As an Oblate, my own spirituality, my own formation comes from that. But you have to use it the best you can where you are. It's a little bit odd to be in this situation as an Oblate, so that's just another challenge.
What do you like most about the job? What's hardest for you personally?
I enjoy being who I am, and I enjoy being here. The challenge for me and for a lot of priests is time, to find time to meet all the demands and still have time for prayer, which is essential, or else everything collapses. You become a functionary without that. The big thing is to find time to pray, but also to evaluate and study the various situations- you change hats a lot in this kind of job.
Where would you like to see the archdiocese in 10 years?

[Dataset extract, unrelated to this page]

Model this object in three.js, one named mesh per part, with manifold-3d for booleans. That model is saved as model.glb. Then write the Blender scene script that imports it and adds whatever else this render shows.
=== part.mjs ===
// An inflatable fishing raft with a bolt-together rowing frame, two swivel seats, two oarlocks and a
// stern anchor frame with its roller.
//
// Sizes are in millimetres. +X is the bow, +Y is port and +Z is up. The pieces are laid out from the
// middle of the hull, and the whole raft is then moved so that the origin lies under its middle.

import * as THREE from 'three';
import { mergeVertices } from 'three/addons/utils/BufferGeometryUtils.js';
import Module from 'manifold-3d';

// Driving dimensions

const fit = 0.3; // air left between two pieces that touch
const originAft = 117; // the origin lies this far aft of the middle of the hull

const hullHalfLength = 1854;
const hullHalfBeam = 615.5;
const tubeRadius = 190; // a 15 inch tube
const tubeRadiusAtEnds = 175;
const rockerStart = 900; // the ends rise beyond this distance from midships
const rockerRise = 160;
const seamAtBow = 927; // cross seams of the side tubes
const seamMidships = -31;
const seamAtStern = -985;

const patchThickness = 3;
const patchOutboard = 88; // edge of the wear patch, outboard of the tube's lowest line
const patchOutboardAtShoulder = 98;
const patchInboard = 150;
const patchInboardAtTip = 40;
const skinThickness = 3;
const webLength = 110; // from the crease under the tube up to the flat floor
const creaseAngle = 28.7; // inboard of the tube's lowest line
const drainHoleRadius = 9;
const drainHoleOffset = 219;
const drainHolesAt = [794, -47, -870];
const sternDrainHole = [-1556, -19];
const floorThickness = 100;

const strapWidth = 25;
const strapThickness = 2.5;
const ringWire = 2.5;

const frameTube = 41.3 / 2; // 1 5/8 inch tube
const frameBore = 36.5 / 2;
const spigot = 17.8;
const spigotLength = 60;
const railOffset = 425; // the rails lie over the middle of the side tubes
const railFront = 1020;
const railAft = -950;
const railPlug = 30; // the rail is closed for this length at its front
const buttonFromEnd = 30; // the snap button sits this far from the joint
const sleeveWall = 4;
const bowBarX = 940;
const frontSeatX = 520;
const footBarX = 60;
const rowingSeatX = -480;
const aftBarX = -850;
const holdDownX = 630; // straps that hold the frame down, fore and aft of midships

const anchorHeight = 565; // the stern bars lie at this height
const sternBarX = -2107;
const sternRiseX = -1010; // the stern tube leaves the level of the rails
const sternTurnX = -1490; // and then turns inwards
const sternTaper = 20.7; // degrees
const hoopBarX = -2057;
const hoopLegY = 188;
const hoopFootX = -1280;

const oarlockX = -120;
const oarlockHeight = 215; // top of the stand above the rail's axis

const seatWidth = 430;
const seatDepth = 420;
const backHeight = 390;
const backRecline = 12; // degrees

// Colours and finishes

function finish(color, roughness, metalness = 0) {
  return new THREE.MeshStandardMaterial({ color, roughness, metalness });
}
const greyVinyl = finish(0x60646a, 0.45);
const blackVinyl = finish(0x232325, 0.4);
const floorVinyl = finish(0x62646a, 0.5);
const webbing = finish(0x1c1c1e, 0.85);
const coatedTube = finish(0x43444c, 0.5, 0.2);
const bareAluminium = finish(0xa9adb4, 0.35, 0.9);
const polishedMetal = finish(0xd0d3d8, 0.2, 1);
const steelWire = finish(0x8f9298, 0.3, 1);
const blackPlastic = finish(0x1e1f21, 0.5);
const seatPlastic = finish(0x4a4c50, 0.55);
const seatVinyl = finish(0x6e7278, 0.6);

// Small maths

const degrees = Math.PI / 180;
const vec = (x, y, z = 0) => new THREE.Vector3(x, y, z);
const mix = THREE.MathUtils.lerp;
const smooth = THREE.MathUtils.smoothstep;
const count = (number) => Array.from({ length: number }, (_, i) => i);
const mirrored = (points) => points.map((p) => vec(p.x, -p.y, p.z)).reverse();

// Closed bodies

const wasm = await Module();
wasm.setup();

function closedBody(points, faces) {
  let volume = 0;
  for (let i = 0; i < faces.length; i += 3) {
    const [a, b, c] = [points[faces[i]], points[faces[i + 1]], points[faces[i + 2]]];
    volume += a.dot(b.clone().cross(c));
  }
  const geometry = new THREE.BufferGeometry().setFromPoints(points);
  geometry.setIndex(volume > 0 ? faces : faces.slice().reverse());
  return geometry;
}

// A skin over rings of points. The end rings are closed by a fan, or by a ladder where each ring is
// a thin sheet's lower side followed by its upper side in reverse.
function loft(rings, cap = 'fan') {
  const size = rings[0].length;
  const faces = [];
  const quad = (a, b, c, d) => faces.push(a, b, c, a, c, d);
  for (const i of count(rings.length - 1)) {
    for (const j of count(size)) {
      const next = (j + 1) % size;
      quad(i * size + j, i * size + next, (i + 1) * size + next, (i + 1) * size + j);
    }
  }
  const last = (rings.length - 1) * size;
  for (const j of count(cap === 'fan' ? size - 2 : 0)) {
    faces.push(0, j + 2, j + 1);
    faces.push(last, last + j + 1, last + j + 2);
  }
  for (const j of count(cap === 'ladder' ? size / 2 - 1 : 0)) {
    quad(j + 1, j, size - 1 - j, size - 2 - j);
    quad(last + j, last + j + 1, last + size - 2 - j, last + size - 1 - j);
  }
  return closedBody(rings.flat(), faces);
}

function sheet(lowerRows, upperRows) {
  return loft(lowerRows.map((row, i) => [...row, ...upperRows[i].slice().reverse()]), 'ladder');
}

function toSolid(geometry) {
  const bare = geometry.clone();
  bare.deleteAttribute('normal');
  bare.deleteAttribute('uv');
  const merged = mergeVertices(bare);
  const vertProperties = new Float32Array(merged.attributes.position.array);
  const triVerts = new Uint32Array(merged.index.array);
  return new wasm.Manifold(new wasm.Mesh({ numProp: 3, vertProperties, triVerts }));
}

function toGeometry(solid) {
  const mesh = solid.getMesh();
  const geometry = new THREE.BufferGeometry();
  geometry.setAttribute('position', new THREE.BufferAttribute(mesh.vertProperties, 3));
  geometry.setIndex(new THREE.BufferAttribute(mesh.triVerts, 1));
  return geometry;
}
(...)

I haven't got it figured out yet. Again, you go back: Why does the archdiocese exist? It exists to make people holy. I would like to see the sacramental life of the church participated in by a lot more people than is the case now; I would like to see the church have a more effective presence so that people would live as sisters and brothers. That's what counts. It's the real effect on people's lives that matters; institutions come and go, they always do. I'd like people to know Jesus Christ a lot better than they do now. People have a lot of weird ideas about Jesus. They treat faith as a hobby. It's not a hobby. It organizes our lives and enables us to live forever.